Entries with model source code:
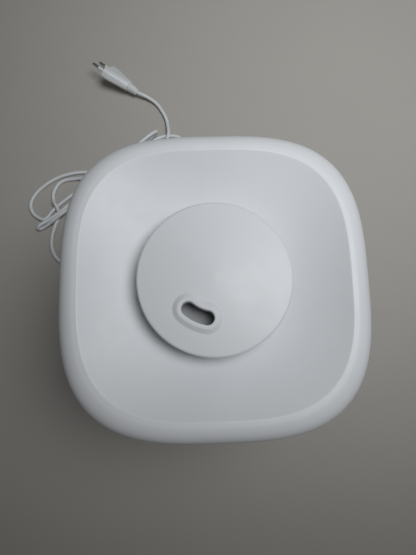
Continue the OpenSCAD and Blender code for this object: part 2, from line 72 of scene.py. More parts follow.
HALF = lid_high.x
LIP_TOP = lid_high.z
RIM_Z = LIP_TOP - LIP_RISE
BASE_TOP = base_high.z
TANK_TOP = tank_high.z
SEAM = 0.3               # gap where one shell stands on the next
TANK_BOTTOM = BASE_TOP + SEAM
LID_BOTTOM = TANK_TOP + SEAM


def wall_a(z):
    """Half-width of the outer wall at height z."""
    return HALF - LEAN * (1 - z / RIM_Z) ** 2


# ---------- mesh tools ----------


def shift(x, y, z):
    """A move in millimetres."""
    return Matrix.Translation(Vector((x, y, z)) * MM)


def spin(degrees, axis):
    """A turn about an axis through the origin."""
    return Matrix.Rotation(math.radians(degrees), 4, axis)


def arc(x, z, r, start, end, steps):
    """Points on an arc in a profile, angles in degrees from +X towards +Z."""
    return [
        (x + r * math.cos(math.radians(a)), z + r * math.sin(math.radians(a)))
        for a in (start + (end - start) * i / steps for i in range(steps + 1))
    ]


def softened(outline, r, steps=4):
    """Rounds every corner of a closed profile by r, or less where its sides are short."""
    out = []
    n = len(outline)
    for i, corner in enumerate(outline):
        here = Vector(corner)
        back = Vector(outline[i - 1]) - here
        on = Vector(outline[(i + 1) % n]) - here
        turn = math.pi - back.angle(on, 0)
        if turn < math.radians(12):
            out.append(tuple(here))
            continue
        reach = min(r * math.tan(turn / 2), back.length * 0.45, on.length * 0.45)
        out += blend(here + back.normalized() * reach, here, here + on.normalized() * reach, steps)
    return out


def through(points, per_span):
    """A smooth curve through points, with per_span samples for each span."""
    p = [Vector(q) for q in points]
    p = [2 * p[0] - p[1], *p, 2 * p[-1] - p[-2]]
    out = []
    for a, b, c, d in zip(p, p[1:], p[2:], p[3:]):
        for k in range(per_span):
            t = k / per_span
            square = 2 * a - 5 * b + 4 * c - d
            cube = 3 * b - a - 3 * c + d
            out.append(0.5 * (2 * b + (c - a) * t + square * t**2 + cube * t**3))
    return [*out, p[-2]]


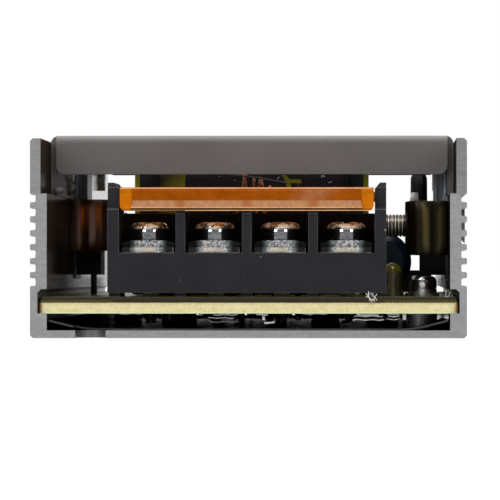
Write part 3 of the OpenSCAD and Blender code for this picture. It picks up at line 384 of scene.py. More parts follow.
def clear_orange():
    """Clear orange strip: brighter ends, painted light as if lit through from behind, a pale slanting
    band, dust and a few scratches.
    """
    m = Mat("clear_orange")
    x, y, z = m.coords()
    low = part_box("output_terminal_cover")[0][2] / MM
    n = m.noise(0.5, 3, 0.5)
    input_end = y.above(0)
    middle = m.blend(input_end, mid("output_terminal_cover", 0), 0.0)
    flat_half = m.blend(input_end, 16.5, 11.6)

    col = m.tones(n, srgb(182, 90, 0), srgb(200, 106, 2), 0.3, 0.7)
    # Painted light: the ends are brighter, as if the backdrop shone through them.
    col = m.mix((x - middle).absolute().above(flat_half, 0.12), col, srgb(226, 134, 6))
    # A pale slanting band across the strip.
    slanting_band = (m.range((x - z * 1.1 + 13.2).absolute(), 0.4, 3.4, 0.42, 0.0)
            * m.range(m.noise(0.8), 0.35, 0.65, 0.3, 1))
    col = m.mix(slanting_band, col, srgb(226, 178, 140))
    dust = m.noise(2.4, 2, 0.6).above(0.735) * m.noise(0.25, 2).above(0.5)
    col = m.mix(dust, col, srgb(236, 214, 190))
    scratches = (m.noise(0.9, 3, 0.7, (0.6, 1, 5)).above(0.62, 0.02)
                 * m.range(x, 4, 9, 0, 0.55) * z.above(low + 2.6))
    col = m.mix(scratches, col, srgb(246, 206, 176))
    m.set(Base_Color=m.mix(z.below(low + 0.12), col, srgb(224, 176, 132)),
          Roughness=m.spread(n, 0.1, 0.2), Transmission_Weight=0.5, IOR=1.22,
          Specular_IOR_Level=0.3)
    m.bump(m.noise(1.2), 0.02, 0.3)
    return m.m


def clear_lamp():
    """Clear lamp body, darker towards its sides as painted shade of its round form, with a
    yellow-green tip.
    """
    m = Mat("clear_lamp")
    x, _, z = m.coords()
    skin = (x - mid("power_led", 0)).absolute().above(0.9, 0.25)
    # Painted shade: the body is darker towards its sides.
    body = m.mix(skin, srgb(150, 138, 104), srgb(104, 92, 58))
    m.set(Base_Color=m.mix(z.above(BOARD_TOP + 3.5, 0.5), body, srgb(176, 164, 40)),
          Roughness=m.spread(m.noise(1.5), 0.05, 0.14), Transmission_Weight=0.8, IOR=1.45)
    return m.m


def bronzed_thread():
    """Bronzed screw thread, painted lighter along its top as lit and darker brown below as in the
    clamp's shade.
    """
    m = Mat("screw_thread")
    n = m.noise(1.5, 5, 0.6)
    shaded_thread_tone = m.tones(n, srgb(58, 40, 26), srgb(104, 78, 56))
    lit_thread_tone = m.tones(n, srgb(128, 112, 98), srgb(176, 160, 144))
    # Painted light and shade: the top of the thread is lit, the rest lies in the clamp's shade.
    top = m.coords()[2].above(mid("rectifier_clamp_screw", 2) + 0.25, 0.5)
    m.set(Base_Color=m.mix(top, shaded_thread_tone, lit_thread_tone), Metallic=0.8, Roughness=m.spread(n, 0.22, 0.42))
    m.bump(n, 0.03, 0.4)
    return m.m


def glossy_film():
    """Glossy insulating film with slow waves."""
    m = Mat("glossy_film")
    n = m.noise(0.08, 3, 0.5, (1, 0.3, 1))
    m.set(Base_Color=m.tones(n, srgb(38, 41, 45), srgb(56, 60, 66), 0.3, 0.7),
          Roughness=m.spread(m.noise(0.6), 0.16, 0.3), Specular_IOR_Level=0.4)
    m.bump(n, 0.5, 0.4)
    return m.m


def yellow_tape():
    """Layers of yellow tape, as even lines along Z."""
    m = Mat("yellow_tape")
    layer = 3.0
    hump = ((m.coords()[2] / layer).fraction() - 0.5).absolute() * 2
    m.set(Base_Color=m.mix(hump, srgb(160, 152, 6), srgb(120, 116, 2)), Roughness=0.3,
          Metallic=0.0)
    m.bump(1 - hump, 0.12, 0.7)
    return m.m


def coil():
    """Varnished wire with the end of its yellow tape on one side, the tape shaded by a painted
    gradient from dark at its upper left to lit at its lower right.
    """
    m = Mat("varnished_coil")
    wire_pitch, tape_width = 0.42, 4.1
    x, _, z = m.coords()
    wound = x.above(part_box("transformer_winding")[0][0] / MM + tape_width)
    hump = ((x / wire_pitch).fraction() - 0.5).absolute() * 2
    n = m.noise(0.6, 4, 0.6)
    varnish = m.mix(hump, m.tones(n, srgb(24, 14, 15), srgb(36, 24, 27)), srgb(12, 7, 8))
    varnish = m.mix(m.noise(1.3, 1, 0.5, (1, 1, 0.6)).above(0.745), varnish,
                    srgb(190, 186, 180))
    # Painted light and shade across the tape's curved edge.
    tape_shading = m.range(x - z * 0.35, -23.0, -15.5, 0, 1)
    tape = m.mix(tape_shading, srgb(34, 27, 6), srgb(140, 126, 0))
    m.set(Base_Color=m.mix(wound, tape, varnish), Roughness=m.spread(n, 0.4, 0.55),
          Specular_IOR_Level=0.05)
    m.bump((1 - hump) * wound, 0.1, 0.5)
    return m.m


def silicone():
    """Grey silicone sheath with upright streaks of painted shade and painted highlight."""
    m = Mat("silicone")
    streak = m.noise(1.5, 4, 0.7, (1, 1, 0.06))
    # Painted shade and highlights in upright streaks.
    m.set(Base_Color=m.ramp(streak, [
        (0.38, srgb(44, 49, 56)), (0.52, srgb(104, 112, 122)), (0.64, srgb(196, 202, 210))]),
          Roughness=m.spread(streak, 0.3, 0.45))
    m.bump(streak, 0.15, 0.5)
    return m.m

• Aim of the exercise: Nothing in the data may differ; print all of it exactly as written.

• Complete response:
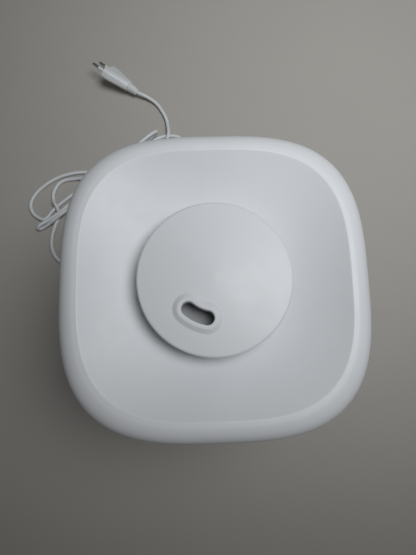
Continue the OpenSCAD and Blender code for this object: part 2, from line 72 of scene.py. More parts follow.
HALF = lid_high.x
LIP_TOP = lid_high.z
RIM_Z = LIP_TOP - LIP_RISE
BASE_TOP = base_high.z
TANK_TOP = tank_high.z
SEAM = 0.3               # gap where one shell stands on the next
TANK_BOTTOM = BASE_TOP + SEAM
LID_BOTTOM = TANK_TOP + SEAM


def wall_a(z):
    """Half-width of the outer wall at height z."""
    return HALF - LEAN * (1 - z / RIM_Z) ** 2


# ---------- mesh tools ----------


def shift(x, y, z):
    """A move in millimetres."""
    return Matrix.Translation(Vector((x, y, z)) * MM)


def spin(degrees, axis):
    """A turn about an axis through the origin."""
    return Matrix.Rotation(math.radians(degrees), 4, axis)


def arc(x, z, r, start, end, steps):
    """Points on an arc in a profile, angles in degrees from +X towards +Z."""
    return [
        (x + r * math.cos(math.radians(a)), z + r * math.sin(math.radians(a)))
        for a in (start + (end - start) * i / steps for i in range(steps + 1))
    ]


def softened(outline, r, steps=4):
    """Rounds every corner of a closed profile by r, or less where its sides are short."""
    out = []
    n = len(outline)
    for i, corner in enumerate(outline):
        here = Vector(corner)
        back = Vector(outline[i - 1]) - here
        on = Vector(outline[(i + 1) % n]) - here
        turn = math.pi - back.angle(on, 0)
        if turn < math.radians(12):
            out.append(tuple(here))
            continue
        reach = min(r * math.tan(turn / 2), back.length * 0.45, on.length * 0.45)
        out += blend(here + back.normalized() * reach, here, here + on.normalized() * reach, steps)
    return out


def through(points, per_span):
    """A smooth curve through points, with per_span samples for each span."""
    p = [Vector(q) for q in points]
    p = [2 * p[0] - p[1], *p, 2 * p[-1] - p[-2]]
    out = []
    for a, b, c, d in zip(p, p[1:], p[2:], p[3:]):
        for k in range(per_span):
            t = k / per_span
            square = 2 * a - 5 * b + 4 * c - d
            cube = 3 * b - a - 3 * c + d
            out.append(0.5 * (2 * b + (c - a) * t + square * t**2 + cube * t**3))
    return [*out, p[-2]]


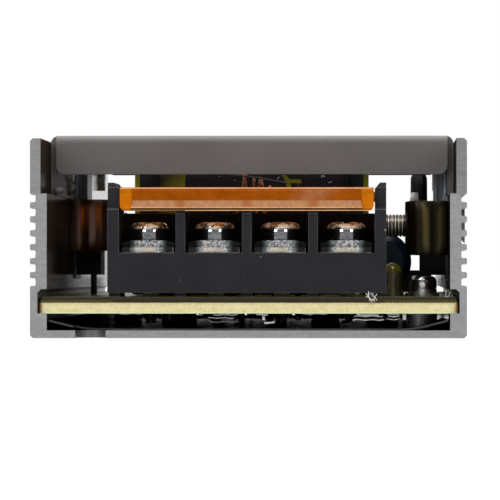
Write part 3 of the OpenSCAD and Blender code for this picture. It picks up at line 384 of scene.py. More parts follow.
def clear_orange():
    """Clear orange strip: brighter ends, painted light as if lit through from behind, a pale slanting
    band, dust and a few scratches.
    """
    m = Mat("clear_orange")
    x, y, z = m.coords()
    low = part_box("output_terminal_cover")[0][2] / MM
    n = m.noise(0.5, 3, 0.5)
    input_end = y.above(0)
    middle = m.blend(input_end, mid("output_terminal_cover", 0), 0.0)
    flat_half = m.blend(input_end, 16.5, 11.6)

    col = m.tones(n, srgb(182, 90, 0), srgb(200, 106, 2), 0.3, 0.7)
    # Painted light: the ends are brighter, as if the backdrop shone through them.
    col = m.mix((x - middle).absolute().above(flat_half, 0.12), col, srgb(226, 134, 6))
    # A pale slanting band across the strip.
    slanting_band = (m.range((x - z * 1.1 + 13.2).absolute(), 0.4, 3.4, 0.42, 0.0)
            * m.range(m.noise(0.8), 0.35, 0.65, 0.3, 1))
    col = m.mix(slanting_band, col, srgb(226, 178, 140))
    dust = m.noise(2.4, 2, 0.6).above(0.735) * m.noise(0.25, 2).above(0.5)
    col = m.mix(dust, col, srgb(236, 214, 190))
    scratches = (m.noise(0.9, 3, 0.7, (0.6, 1, 5)).above(0.62, 0.02)
                 * m.range(x, 4, 9, 0, 0.55) * z.above(low + 2.6))
    col = m.mix(scratches, col, srgb(246, 206, 176))
    m.set(Base_Color=m.mix(z.below(low + 0.12), col, srgb(224, 176, 132)),
          Roughness=m.spread(n, 0.1, 0.2), Transmission_Weight=0.5, IOR=1.22,
          Specular_IOR_Level=0.3)
    m.bump(m.noise(1.2), 0.02, 0.3)
    return m.m


def clear_lamp():
    """Clear lamp body, darker towards its sides as painted shade of its round form, with a
    yellow-green tip.
    """
    m = Mat("clear_lamp")
    x, _, z = m.coords()
    skin = (x - mid("power_led", 0)).absolute().above(0.9, 0.25)
    # Painted shade: the body is darker towards its sides.
    body = m.mix(skin, srgb(150, 138, 104), srgb(104, 92, 58))
    m.set(Base_Color=m.mix(z.above(BOARD_TOP + 3.5, 0.5), body, srgb(176, 164, 40)),
          Roughness=m.spread(m.noise(1.5), 0.05, 0.14), Transmission_Weight=0.8, IOR=1.45)
    return m.m


def bronzed_thread():
    """Bronzed screw thread, painted lighter along its top as lit and darker brown below as in the
    clamp's shade.
    """
    m = Mat("screw_thread")
    n = m.noise(1.5, 5, 0.6)
    shaded_thread_tone = m.tones(n, srgb(58, 40, 26), srgb(104, 78, 56))
    lit_thread_tone = m.tones(n, srgb(128, 112, 98), srgb(176, 160, 144))
    # Painted light and shade: the top of the thread is lit, the rest lies in the clamp's shade.
    top = m.coords()[2].above(mid("rectifier_clamp_screw", 2) + 0.25, 0.5)
    m.set(Base_Color=m.mix(top, shaded_thread_tone, lit_thread_tone), Metallic=0.8, Roughness=m.spread(n, 0.22, 0.42))
    m.bump(n, 0.03, 0.4)
    return m.m


def glossy_film():
    """Glossy insulating film with slow waves."""
    m = Mat("glossy_film")
    n = m.noise(0.08, 3, 0.5, (1, 0.3, 1))
    m.set(Base_Color=m.tones(n, srgb(38, 41, 45), srgb(56, 60, 66), 0.3, 0.7),
          Roughness=m.spread(m.noise(0.6), 0.16, 0.3), Specular_IOR_Level=0.4)
    m.bump(n, 0.5, 0.4)
    return m.m


def yellow_tape():
    """Layers of yellow tape, as even lines along Z."""
    m = Mat("yellow_tape")
    layer = 3.0
    hump = ((m.coords()[2] / layer).fraction() - 0.5).absolute() * 2
    m.set(Base_Color=m.mix(hump, srgb(160, 152, 6), srgb(120, 116, 2)), Roughness=0.3,
          Metallic=0.0)
    m.bump(1 - hump, 0.12, 0.7)
    return m.m


def coil():
    """Varnished wire with the end of its yellow tape on one side, the tape shaded by a painted
    gradient from dark at its upper left to lit at its lower right.
    """
    m = Mat("varnished_coil")
    wire_pitch, tape_width = 0.42, 4.1
    x, _, z = m.coords()
    wound = x.above(part_box("transformer_winding")[0][0] / MM + tape_width)
    hump = ((x / wire_pitch).fraction() - 0.5).absolute() * 2
    n = m.noise(0.6, 4, 0.6)
    varnish = m.mix(hump, m.tones(n, srgb(24, 14, 15), srgb(36, 24, 27)), srgb(12, 7, 8))
    varnish = m.mix(m.noise(1.3, 1, 0.5, (1, 1, 0.6)).above(0.745), varnish,
                    srgb(190, 186, 180))
    # Painted light and shade across the tape's curved edge.
    tape_shading = m.range(x - z * 0.35, -23.0, -15.5, 0, 1)
    tape = m.mix(tape_shading, srgb(34, 27, 6), srgb(140, 126, 0))
    m.set(Base_Color=m.mix(wound, tape, varnish), Roughness=m.spread(n, 0.4, 0.55),
          Specular_IOR_Level=0.05)
    m.bump((1 - hump) * wound, 0.1, 0.5)
    return m.m


def silicone():
    """Grey silicone sheath with upright streaks of painted shade and painted highlight."""
    m = Mat("silicone")
    streak = m.noise(1.5, 4, 0.7, (1, 1, 0.06))
    # Painted shade and highlights in upright streaks.
    m.set(Base_Color=m.ramp(streak, [
        (0.38, srgb(44, 49, 56)), (0.52, srgb(104, 112, 122)), (0.64, srgb(196, 202, 210))]),
          Roughness=m.spread(streak, 0.3, 0.45))
    m.bump(streak, 0.15, 0.5)
    return m.m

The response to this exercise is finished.